Les recherches sur les besoins des personnes âgées ont montré que l’accessibilité aux services, commerces et équipements collectifs locaux est primordiale pour assurer leur bien-être. Une manière d’y contribuer consiste à améliorer la desserte en transport collectif et à constituer un ou des pôles de services et d’équipements. Or, une offre locale de transport collectif plus généreuse et la création de pôles de services et de commerces peuvent permettre de revoir les modes de transport de tous les habitants et promouvoir ainsi un développement plus durable. Créer, là où ils n’ont jamais existé, des coeurs de services et d’équipements à l’image des anciens coeurs villageois, ou encore les dynamiser peut aussi favoriser les liens sociaux à l’échelle locale, notamment entre les générations.

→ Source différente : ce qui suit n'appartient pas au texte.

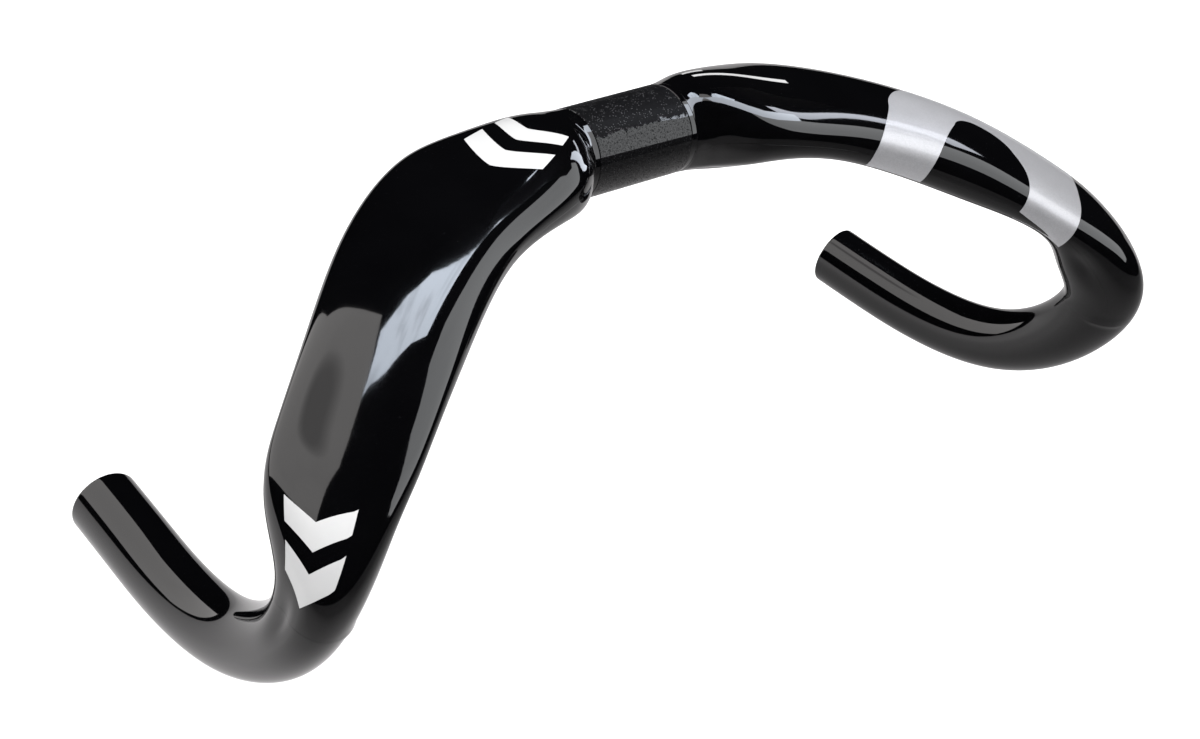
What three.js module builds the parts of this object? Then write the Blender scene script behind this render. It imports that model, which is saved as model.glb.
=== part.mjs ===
// Drop handlebar with wing-section tops, as an assembly of its moulded and bonded pieces.
// Millimetres. +X is the rider's right, along the stem clamp, +Y is forward and +Z is up.
// The origin is the centre of the stem clamp. The left half is the right half mirrored in X.
import * as THREE from 'three';

// Driving dimensions
const clampDiameter = 31.8; // standard stem clamp
const dropDiameter = 23.8; // standard road drop, for levers and tape
const laminate = 1.8; // wall of the shells and tubes
const innerWall = 1.2; // wall of the inner sleeves and strips
const glueGap = 0.3; // gap left between bonded faces
const gripHalfLength = 21.7; // rough zone that the stem holds
const gripDepth = 0.5; // thickness of the rough layer
const stepLength = 0.3; // length of the small chamfers where a diameter steps
const filmGap = 0.3; // gap under a graphic film
const filmThickness = 0.3;

const clampRadius = clampDiameter / 2;
const dropRadius = dropDiameter / 2;

// Stations that shape one half of the bar. Each holds the centre of the section, the half chord
// forward and rearward of it, half the thickness, the twist in degrees with the nose up, how much
// thicker the nose is than the tail, and the corner roundness, where 2 is an ellipse.
const plain = { twist: 0, taper: 0, corner: 2 };
const clampTube = { front: clampRadius, rear: clampRadius, half: clampRadius, ...plain };
const dropTube = { front: dropRadius, rear: dropRadius, half: dropRadius, ...plain };
const stations = [
  { x: 20, y: 0, z: 0, ...clampTube },
  { x: 26, y: 0, z: 0, ...clampTube },
  { x: 31, y: 0.5, z: 0.5, front: 17, rear: 18, half: 15.5, twist: 10, taper: 0.02, corner: 2.2 },
  { x: 38, y: 1.5, z: 1.5, front: 22.5, rear: 21, half: 16, twist: 14, taper: 0.04, corner: 2.4 },
  { x: 50, y: 4, z: 3.5, front: 27.5, rear: 23, half: 13.5, twist: 9, taper: 0.08, corner: 2.6 },
  { x: 68, y: 9.5, z: 3.5, front: 26, rear: 30.5, half: 9, twist: 5, taper: 0.12, corner: 2.7 },
  { x: 92, y: 17.5, z: 1.5, front: 25, rear: 27.5, half: 8.5, twist: 2, taper: 0.15, corner: 2.6 },
  { x: 118, y: 33, z: -3, front: 25.5, rear: 25.5, half: 9.5, twist: -1, taper: 0.15, corner: 2.5 },
  { x: 143, y: 52, z: -9.5, front: 25, rear: 23, half: 10.5, twist: -3, taper: 0.15, corner: 2.4 },
  { x: 166, y: 77.5, z: -20.5, front: 18, rear: 28, half: 6, twist: -3, taper: 0.15, corner: 2.3 },
  { x: 177, y: 87.5, z: -34, front: 15, rear: 28, half: 14, twist: -6, taper: 0.05, corner: 2.1 },
  { x: 190, y: 100.5, z: -53, front: 10, rear: 14.5, half: 15.5, twist: -3, taper: 0, corner: 2 },
  { x: 189, y: 87, z: -81, front: 13, rear: 12, half: 13.5, ...plain },
  { x: 187, y: 61, z: -103, ...dropTube },
  { x: 184, y: 28, z: -110, ...dropTube },
  { x: 181, y: 2, z: -110.5, ...dropTube },
  { x: 179, y: -20.5, z: -110.5, ...dropTube },
];
const lastStation = stations.length - 1;

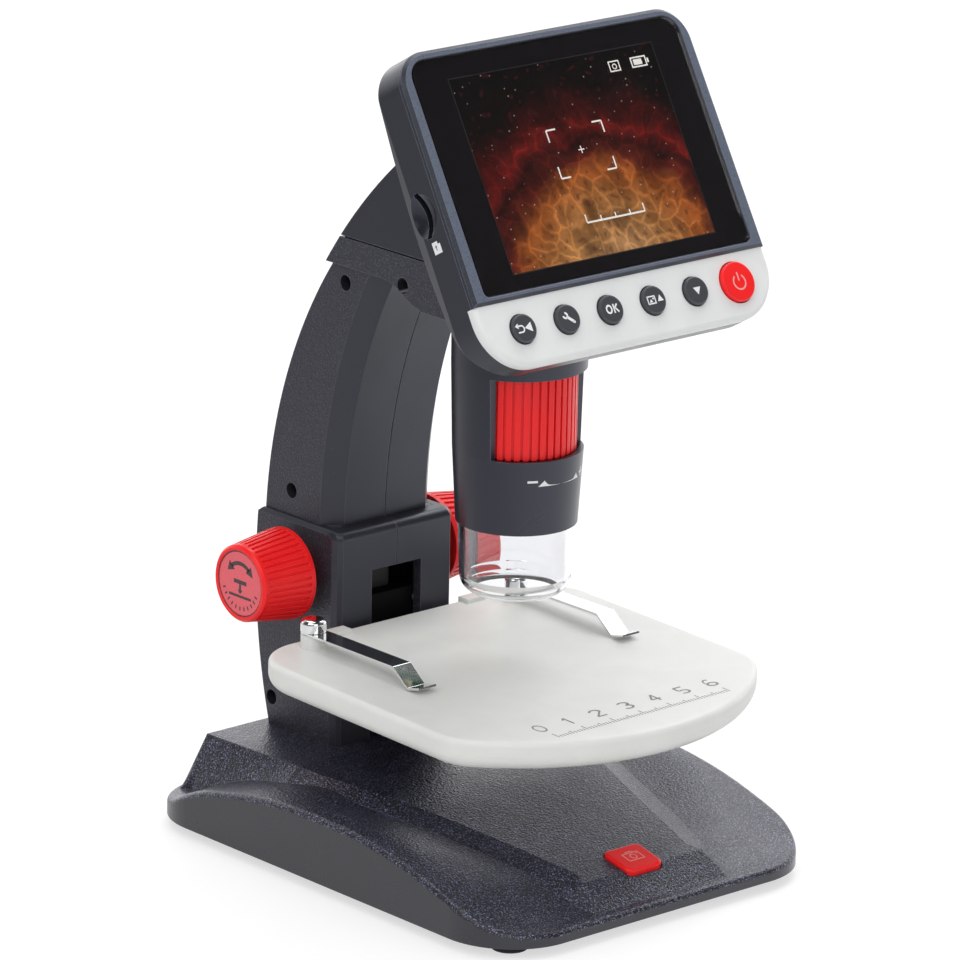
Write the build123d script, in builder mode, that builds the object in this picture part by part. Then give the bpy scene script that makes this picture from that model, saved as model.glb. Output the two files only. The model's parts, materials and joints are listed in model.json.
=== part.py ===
"""Desktop digital microscope: LCD head on a curved arm, geared stage and moulded base.

Units are millimetres. X points right, Y to the back and Z up. The origin lies on the table
under the centre of the base. The operator sits in front, on the -Y side.
"""

import os
from math import cos, pi, radians, sin, sqrt

from build123d import *

os.makedirs("parts", exist_ok=True)

# ---------------------------------------------------------------- driving dimensions

# Base moulding
BASE_WIDTH, BASE_LENGTH = 115.6, 149.0
BASE_CORNER = 20.8
FOOT_HEIGHT = 3.0
DECK_Z = 22.6  # flat deck that carries the pillar
BASE_WALL, PLATE_THICK = 2.5, 1.6

# Pillar and arm, whose backs follow one another as arcs (centre y, centre z, radius)
PILLAR_HALF, PILLAR_FRONT, PILLAR_TOP = 20.7, 35.2, 82.5
ARM_HALF = 19.0
SLEEVE_BACK = (-92.8, 66.6, 162.1)
ARM_BACK = (-72.4, 73.9, 140.0)
ARM_FRONT = (-112.5, 81.3, 152.8)
COLLAR_Z, SEAM_Z = 156.7, 165.0
SHELL = 2.5

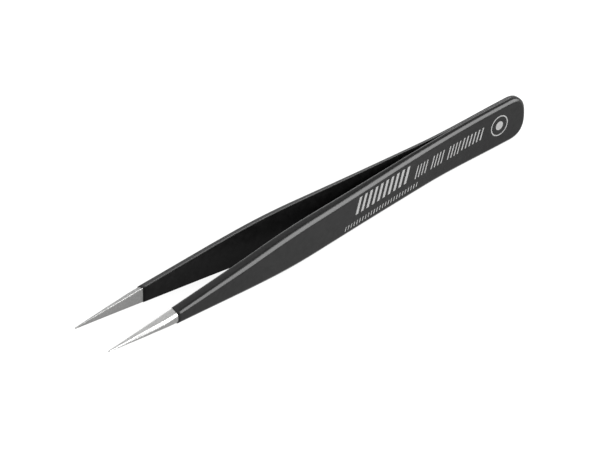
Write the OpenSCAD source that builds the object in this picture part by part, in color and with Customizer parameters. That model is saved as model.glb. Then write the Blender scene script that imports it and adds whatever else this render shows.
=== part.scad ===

Autrement dit, le vieillissement de la population québécoise peut être vu comme une occasion pour l’ensemble des Québécois de revoir leur modèle de ville, de village et, dans les milieux moins denses, de municipalités régionales de comté. Si le vieillissement oblige les municipalités et leurs habitants à un questionnement sur l’aménagement, il n’est pas nécessaire que ce questionnement ne prenne en compte qu’une génération. Le vieillissement peut être le prétexte pour un dialogue inclusif auquel participeraient toutes les générations et tous les types de ménages pour repenser nos villes de manière plus durable, plus solidaire et plus inclusive.